As of each reporting date, management considers new evidence, both positive and negative, that could affect its view of the future realization of deferred tax assets. As of December 31, 2022, in part because we have achieved three years of cumulative pretax income in the U.S. federal and state tax jurisdictions, as well as in certain foreign jurisdictions, management determined that there is sufficient positive evidence to conclude that it is more likely than not that additional deferred tax assets of $8.4 million will be realized in future years and released the valuation allowance previously recorded against these deferred tax assets. The change in valuation allowance also includes a net $26.1 million increase in valuation allowance due to current year activity.
As of December 31, 2022, a valuation allowance has been maintained as a reserve on material net deferred tax assets, including loss carry forwards, where the future realization of these deferred tax assets is uncertain. If our operating results continue to improve and our projections show continued utilization of tax attributes, we may consider that as significant positive evidence and our future reassessment may result in the determination that all or a portion of the valuation allowance is no longer required. The exact timing and amount of the valuation allowance releases are ultimately contingent upon the level of profitability achieved in future periods.

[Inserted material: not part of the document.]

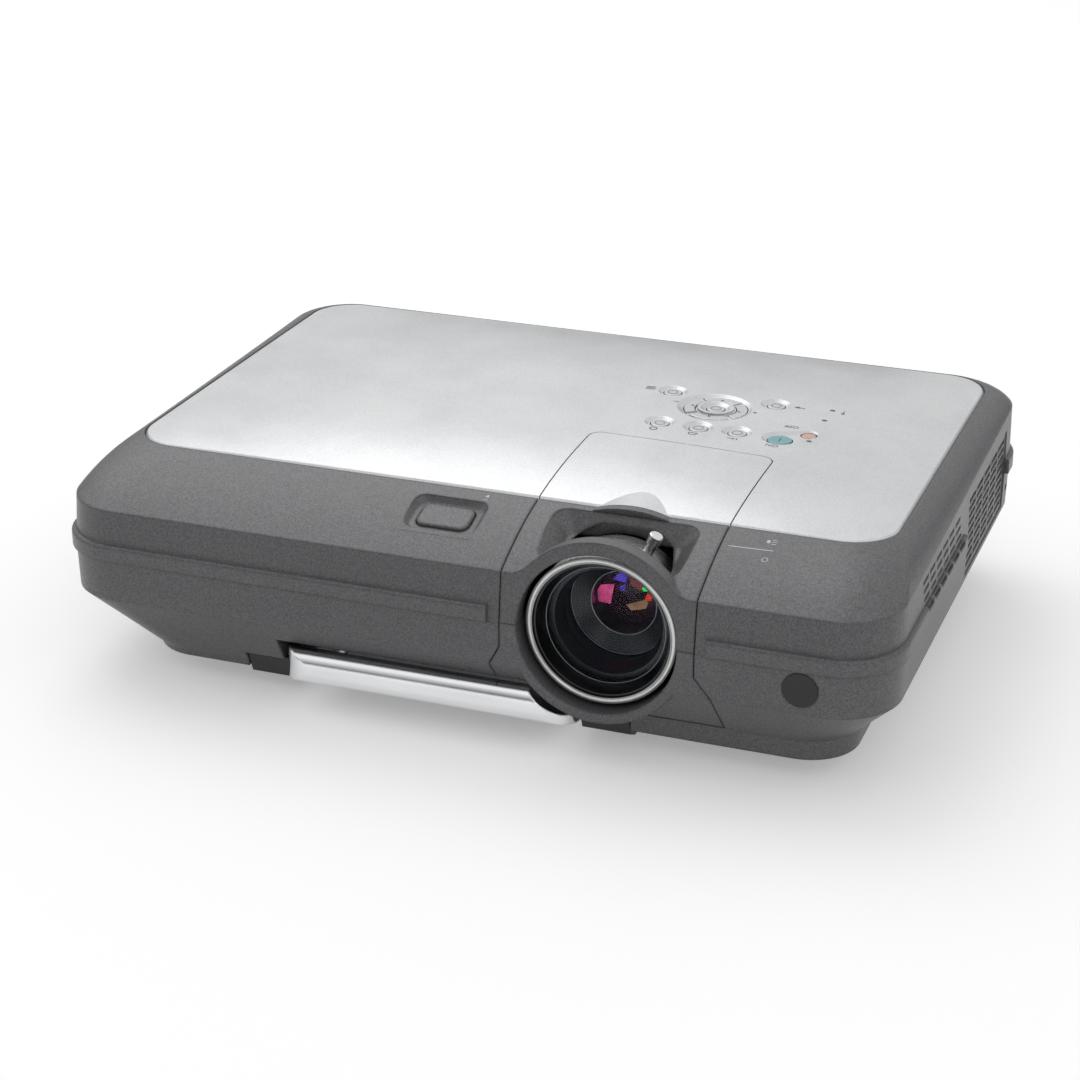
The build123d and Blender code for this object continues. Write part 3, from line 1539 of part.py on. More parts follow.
with BuildPart() as front_lens_cell:
    add(tube(lens_x, lens_z, cell_front_y, cell_rear_y, cell_outer, cell_inner))
    add(cone(cell_front_y, cell_front_y + cell_cone, cell_outer - cell_lip, cell_inner), mode=Mode.SUBTRACT)
finish(front_lens_cell, "front_lens_cell")


def bow_middle(y, radius, bow):
    """A point halfway along a spherical face, from its middle at y to its rim at y + bow."""
    sphere = (radius ** 2 + bow ** 2) / (2 * bow)
    half = math.asin(radius / sphere) / 2
    return y + sphere * (1 - math.cos(half)), lens_z + sphere * math.sin(half)


def lens_glass(name, radius, y_front, y_rear, front_bow, rear_bow):
    """A round glass element with spherical faces, turned about the lens axis."""
    front_rim = (y_front + front_bow, lens_z + radius)
    rear_rim = (y_rear + rear_bow, lens_z + radius)
    with BuildPart() as glass:
        with BuildSketch(Plane.YZ.offset(lens_x)):
            with BuildLine():
                Line((y_front, lens_z), (y_rear, lens_z))
                ThreePointArc((y_rear, lens_z), bow_middle(y_rear, radius, rear_bow), rear_rim)
                Line(rear_rim, front_rim)
                ThreePointArc(front_rim, bow_middle(y_front, radius, front_bow), (y_front, lens_z))
            make_face()
        revolve(axis=Axis((lens_x, 0, lens_z), (0, 1, 0)))
    finish(glass, name)


lens_glass("front_lens", cell_inner, cell_front_y + cell_cone - front_glass_lap, cell_rear_y - front_glass_gap,
           front_glass_bulge, front_glass_hollow)

# Barrel, zoom ring with its stud, and the lens group that the zoom moves
zoom_front_y = focus_rear_y + zoom_gap
zoom_rear_y = zoom_front_y + zoom_length
knob_lean = math.radians(knob_tilt)
knob_plane = Plane(origin=(lens_x, zoom_front_y + zoom_length * 0.4, lens_z), x_dir=(0, 1, 0),
                   z_dir=(math.sin(knob_lean), 0, math.cos(knob_lean)))
knob_root = (barrel_outer + zoom_outer) / 2


def knob_rod(start, end, radius):
    """A rod standing out of the zoom ring between two distances from the lens axis."""
    with BuildPart() as piece:
        with BuildSketch(knob_plane.offset(start)):
            Circle(radius)
        extrude(amount=end - start)
    return piece.part


with BuildPart() as lens_barrel:
    add(tube(lens_x, lens_z, barrel_front_y, zoom_rear_y + 0.6, barrel_outer))
    add(tube(lens_x, lens_z, zoom_rear_y + 0.4, barrel_rear_y - 1, barrel_outer + 2))
    with BuildSketch(upright(barrel_rear_y)):
        with Locations((lens_x, lens_z)):
            Rectangle(barrel_flange_width, barrel_flange_height)
    extrude(amount=barrel_flange)
    add(cone(barrel_front_y, barrel_front_y + baffle_length, barrel_inner, baffle_inner), mode=Mode.SUBTRACT)
    add(bezel_ring(barrel_front_y + baffle_length, barrel_rear_y + 1, barrel_inner), mode=Mode.SUBTRACT)
finish(lens_barrel, "lens_barrel")

with BuildPart() as zoom_ring:
    add(tube(lens_x, lens_z, zoom_front_y, zoom_rear_y, zoom_outer))
    with BuildSketch(upright(zoom_front_y + zoom_tooth_length)):
        with Locations((lens_x, lens_z)):
            with PolarLocations(zoom_outer, zoom_teeth):
                Rectangle(1.4, 1.5)
    extrude(amount=zoom_tooth_length)
    add(bezel_ring(zoom_front_y - 1, zoom_rear_y + 1, barrel_bearing), mode=Mode.SUBTRACT)
    add(knob_rod(knob_root, zoom_outer + 5, knob_stud_radius), mode=Mode.SUBTRACT)
finish(zoom_ring, "zoom_ring")

with BuildPart() as zoom_knob:
    add(knob_rod(knob_root, knob_reach - 1, knob_stud_radius))
    add(knob_rod(knob_reach - knob_head_height, knob_reach, knob_head_radius))
    chamfer(zoom_knob.faces().sort_by(Axis.Z)[-1].edges(), 0.5)
finish(zoom_knob, "zoom_knob")

zoom_cell_front_y = barrel_front_y + zoom_travel + 10
zoom_cell_rear_y = zoom_cell_front_y + zoom_cell_length
with BuildPart() as zoom_lens_cell:
    add(tube(lens_x, lens_z, zoom_cell_front_y, zoom_cell_rear_y, barrel_inner - cell_clearance,
             zoom_glass_radius))
    add(cone(zoom_cell_front_y, zoom_cell_front_y + zoom_cone, zoom_cone_radius, zoom_glass_radius),
        mode=Mode.SUBTRACT)
finish(zoom_lens_cell, "zoom_lens_cell")
lens_glass("zoom_lens", zoom_glass_radius, zoom_cell_front_y + zoom_cone - zoom_glass_lap,
           zoom_cell_rear_y - zoom_glass_setback, zoom_glass_bulge, zoom_glass_rear_bulge)

# Optical engine behind the lens: housing, panels and prism
engine_left_wing_right_x = engine_left_wing_x + engine_left_wing_width
engine_right_wing_x = engine_right_x - engine_right_wing_width
with BuildPart() as optical_housing:
    add(block(engine_left_x, engine_right_x, engine_bridge_y, engine_rear_y, engine_low_z, engine_high_z))
    add(block(engine_left_wing_x, engine_left_wing_right_x, barrel_rear_y, engine_bridge_y,
              engine_low_z, engine_high_z))
    add(block(engine_right_wing_x, engine_right_x, barrel_rear_y, engine_bridge_y, engine_low_z, engine_high_z))
    add(block(engine_left_wing_x, engine_right_x, barrel_rear_y, engine_bridge_y + 5,
              engine_low_z - engine_slab, engine_low_z))
    add(block(engine_left_x + engine_wall, engine_right_x - engine_wall, engine_bridge_y + engine_wall,
              engine_rear_y - engine_wall, engine_low_z + engine_wall, engine_high_z - engine_wall),
        mode=Mode.SUBTRACT)
    add(block(engine_left_wing_x + engine_wall, engine_left_wing_right_x - engine_wall,
              barrel_rear_y + engine_wall, engine_bridge_y + engine_wall + 1,
              engine_low_z + engine_wall, engine_high_z - engine_wall), mode=Mode.SUBTRACT)
    add(block(engine_right_x - 5, engine_right_x + 5, lamp_front_y + light_port_margin,
              lamp_front_y + lamp_cover_length - light_port_margin, engine_low_z + light_port_margin,
              engine_high_z - light_port_margin), mode=Mode.SUBTRACT)
finish(optical_housing, "optical_housing")

with BuildPart() as prism_block:
    add(block(lens_x - prism_half, lens_x + prism_half, prism_y - prism_half, prism_y + prism_half,
              engine_low_z, lens_z + prism_half))
finish(prism_block, "prism_block")

panel_near = prism_half + lcd_gap
panel_far = panel_near + lcd_thick
with BuildPart() as lcd_panels:
    for x_low in (lens_x - panel_far, lens_x + panel_near):
        add(block(x_low, x_low + lcd_thick, prism_y - lcd_half, prism_y + lcd_half,
                  engine_low_z, lens_z + lcd_half))
    add(block(lens_x - lcd_half, lens_x + lcd_half, prism_y + panel_near, prism_y + panel_far,
              engine_low_z, lens_z + lcd_half))
finish(lcd_panels, "lcd_panels")

# Lamp, its housing and the cover underneath it
lamp_house_left_x = lamp_x - lamp_house_width / 2
lamp_house_right_x = lamp_x + lamp_house_width / 2
lamp_house_front_y = lamp_y - lamp_house_depth / 2
lamp_house_rear_y = lamp_y + lamp_house_depth / 2
with BuildPart() as lamp_housing:
    add(block(lamp_house_left_x, lamp_house_right_x, lamp_house_front_y, lamp_house_rear_y,
              lamp_house_low_z, lamp_house_high_z))
    add(block(lamp_house_left_x - 1, lamp_house_right_x - lamp_house_wall, lamp_house_front_y + lamp_house_wall,
              lamp_house_rear_y - lamp_house_wall, lamp_house_low_z + lamp_house_wall,
              lamp_house_high_z - lamp_house_wall), mode=Mode.SUBTRACT)
    with BuildSketch(sideways(lamp_house_right_x - 10)):
        with Locations((lamp_y, lens_z)):
            with GridLocations(1, 8, 1, lamp_vents):
                Rectangle(36, 4)
    extrude(amount=20, mode=Mode.SUBTRACT)
finish(lamp_housing, "lamp_housing")

mouth_x = lamp_house_left_x + 6
back_x = mouth_x + reflector_length
neck_x = back_x + lamp_neck_length
inner_radius = reflector_radius - reflector_wall
with BuildPart() as lamp_bulb:
    with BuildSketch(Plane.XZ.offset(-lamp_y)):
        with BuildLine():
            Polyline((neck_x, lens_z), (neck_x, lens_z + lamp_neck_radius), (back_x, lens_z + lamp_neck_radius))
            ThreePointArc((back_x, lens_z + lamp_neck_radius),
                          (back_x - reflector_length / 3, lens_z + reflector_radius * 0.78),
                          (mouth_x, lens_z + reflector_radius))
            Line((mouth_x, lens_z + reflector_radius), (mouth_x, lens_z + inner_radius))
            ThreePointArc((mouth_x, lens_z + inner_radius),
                          (back_x - reflector_length / 3 - 1, lens_z + inner_radius * 0.76),
                          (back_x - 2, lens_z + lamp_neck_radius - 1))
            Polyline((back_x - 2, lens_z + lamp_neck_radius - 1), (back_x - 16, lens_z + lamp_neck_radius - 1),
                     (back_x - 20, lens_z), (neck_x, lens_z))
        make_face()
    revolve(axis=Axis((0, lamp_y, lens_z), (1, 0, 0)))
finish(lamp_bulb, "lamp_bulb")

cover_half_x = lamp_cover_width / 2
cover_half_y = lamp_cover_length / 2
plug_inset = lamp_ledge + 1
with BuildPart() as lamp_cover:
    add(block(lamp_x - cover_half_x, lamp_x + cover_half_x, lamp_y - cover_half_y, lamp_y + cover_half_y,
              base_bottom_z, base_bottom_z + lamp_step))
    add(block(lamp_x - cover_half_x + plug_inset, lamp_x + cover_half_x - plug_inset,
              lamp_y - cover_half_y + plug_inset, lamp_y + cover_half_y - lamp_screw_ledge - 1,
              base_bottom_z + lamp_step, floor_z + 2))
    for x, y in lamp_screws:
        add(post(x, y, 0, floor_z, screw_radius + 0.1), mode=Mode.SUBTRACT)
    for grip in range(lamp_grips):
        grip_y = lamp_y - 16 + grip * 6
        add(block(lamp_x - 22, lamp_x + 22, grip_y - 1, grip_y + 1, 0, base_bottom_z + 1), mode=Mode.SUBTRACT)
finish(lamp_cover, "lamp_cover")


# Screws: the casing's, and the two that hold the lamp cover
def cross_screw(x, y, z):
    """A pan-head screw driven upwards, with a cross in its head."""
    with BuildPart() as screw:
        add(post(x, y, z, z + screw_head_height, screw_head))
        add(post(x, y, z + screw_head_height, z + screw_head_height + screw_length, screw_radius))
        add(block(x - 1.8, x + 1.8, y - screw_slot / 2, y + screw_slot / 2, z - 1, z + 1), mode=Mode.SUBTRACT)
        add(block(x - screw_slot / 2, x + screw_slot / 2, y - 1.8, y + 1.8, z - 1, z + 1), mode=Mode.SUBTRACT)
    return screw.part


with BuildPart() as screws:
    for x, y in screw_places:
        add(cross_screw(x, y, case_screw_low_z))
    for x, y in lamp_screws:
        add(cross_screw(x, y, base_bottom_z - screw_head_height))
finish(screws, "screws")

# Circuit boards
with BuildPart() as power_supply:
    supply_top_z = supply_z + board_thick
    add(block(supply_left_x, supply_right_x, supply_front_y, supply_rear_y, supply_z, supply_top_z))
    add(block(supply_left_x + 10, supply_left_x + 42, supply_front_y + 13, supply_front_y + 46,
              supply_top_z, supply_top_z + 22))
    add(block(supply_right_x - 60, supply_right_x - 26, supply_rear_y - 54, supply_rear_y - 22,
              supply_top_z, supply_top_z + 20))
    for x, y in ((20, 78), (20, 104), (48, 68), (100, 28)):
        add(post(supply_left_x + x, supply_front_y + y, supply_top_z, supply_top_z + 24, 9))
    for fin in range(3):
        fin_x = supply_left_x + 64 + fin * 8
        add(block(fin_x, fin_x + 2, supply_front_y + 13, supply_front_y + 68, supply_top_z, supply_top_z + 23))
finish(power_supply, "power_supply")

with BuildPart() as main_board:
    main_top_z = main_z + board_thick
    add(block(main_left_x, main_right_x, main_front_y, main_rear_y, main_z, main_top_z))
    add(block(main_right_x, main_tail_right_x, main_tail_front_y, main_rear_y, main_z, main_top_z))
    for x, y, half in ((36, 48, 15), (82, 54, 12), (36, 16, 9), (96, 18, 8)):
        chip_x = main_left_x + x
        chip_y = main_front_y + y
        add(block(chip_x - half, chip_x + half, chip_y - half, chip_y + half, main_top_z, main_top_z + 2.4))
finish(main_board, "main_board")
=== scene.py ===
import math

import bmesh
import bpy
from mathutils import Matrix, Vector


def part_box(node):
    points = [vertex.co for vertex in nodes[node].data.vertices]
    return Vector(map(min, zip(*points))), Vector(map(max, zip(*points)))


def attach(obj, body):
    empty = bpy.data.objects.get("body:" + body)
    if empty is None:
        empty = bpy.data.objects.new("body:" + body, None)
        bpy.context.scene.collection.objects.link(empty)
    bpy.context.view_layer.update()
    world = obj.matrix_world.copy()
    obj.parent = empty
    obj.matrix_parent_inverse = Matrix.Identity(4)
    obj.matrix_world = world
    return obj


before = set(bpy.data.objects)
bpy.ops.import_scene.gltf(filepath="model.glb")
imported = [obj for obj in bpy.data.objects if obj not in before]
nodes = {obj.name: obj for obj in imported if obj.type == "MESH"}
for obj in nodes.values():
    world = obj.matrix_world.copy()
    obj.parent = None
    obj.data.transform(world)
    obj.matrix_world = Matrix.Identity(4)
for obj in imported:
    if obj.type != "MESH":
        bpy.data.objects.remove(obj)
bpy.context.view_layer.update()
scene = bpy.context.scene
scene.view_settings.view_transform = "Standard"

MM = 0.001

# Places read from the frame
ring_low, ring_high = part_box("focus_ring")
LENS_X = (ring_low.x + ring_high.x) / 2
LENS_Z = (ring_low.z + ring_high.z) / 2
FRONT_Y = ring_low.y


# Camera, at the photograph's viewing angle
CAMERA_PLACE = Vector((369.305, -1026.100, 511.102)) * MM
CAMERA_RIGHT = Vector((0.937795, 0.347188, 0.000892))
CAMERA_UP = Vector((-0.138987, 0.373063, 0.917337))
CAMERA_AHEAD = Vector((-0.318155, 0.860398, -0.398112))
CAMERA_LENS = 83.686
CAMERA_SENSOR = 36.0


def make_camera():
    data = bpy.data.cameras.new("camera")
    data.sensor_width = CAMERA_SENSOR
    data.lens = CAMERA_LENS
    data.clip_start = 50 * MM
    camera = bpy.data.objects.new("camera", data)
    turn = Matrix((CAMERA_RIGHT, CAMERA_UP, -CAMERA_AHEAD)).transposed()
    camera.matrix_world = Matrix.Translation(CAMERA_PLACE) @ turn.to_4x4()
    scene.collection.objects.link(camera)
    scene.camera = camera


# Studio
FLOOR_HALF = 6.0
FLOOR_GLOW = 0.3
WORLD_STRENGTH = 0.62
DARK_SIDE = (0.1, -1.0, 0.05)
DARK_TONE = (0.22, 0.22, 0.23)
BAND_TONE = (0.16, 0.17, 0.18)
CENTRE = (0, 0, 0)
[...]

We are subject to income taxes in a variety of global jurisdictions. We remain subject to U.S. federal and state examinations of our income tax returns for tax years 2017 to the present. We are also subject to income tax examinations in various foreign jurisdictions for tax years 2011 to the present. We consider the potential outcome of current and future examinations in our assessment of our uncertain tax positions. We had no uncertain tax positions as of December 31, 2022, 2021 and 2020.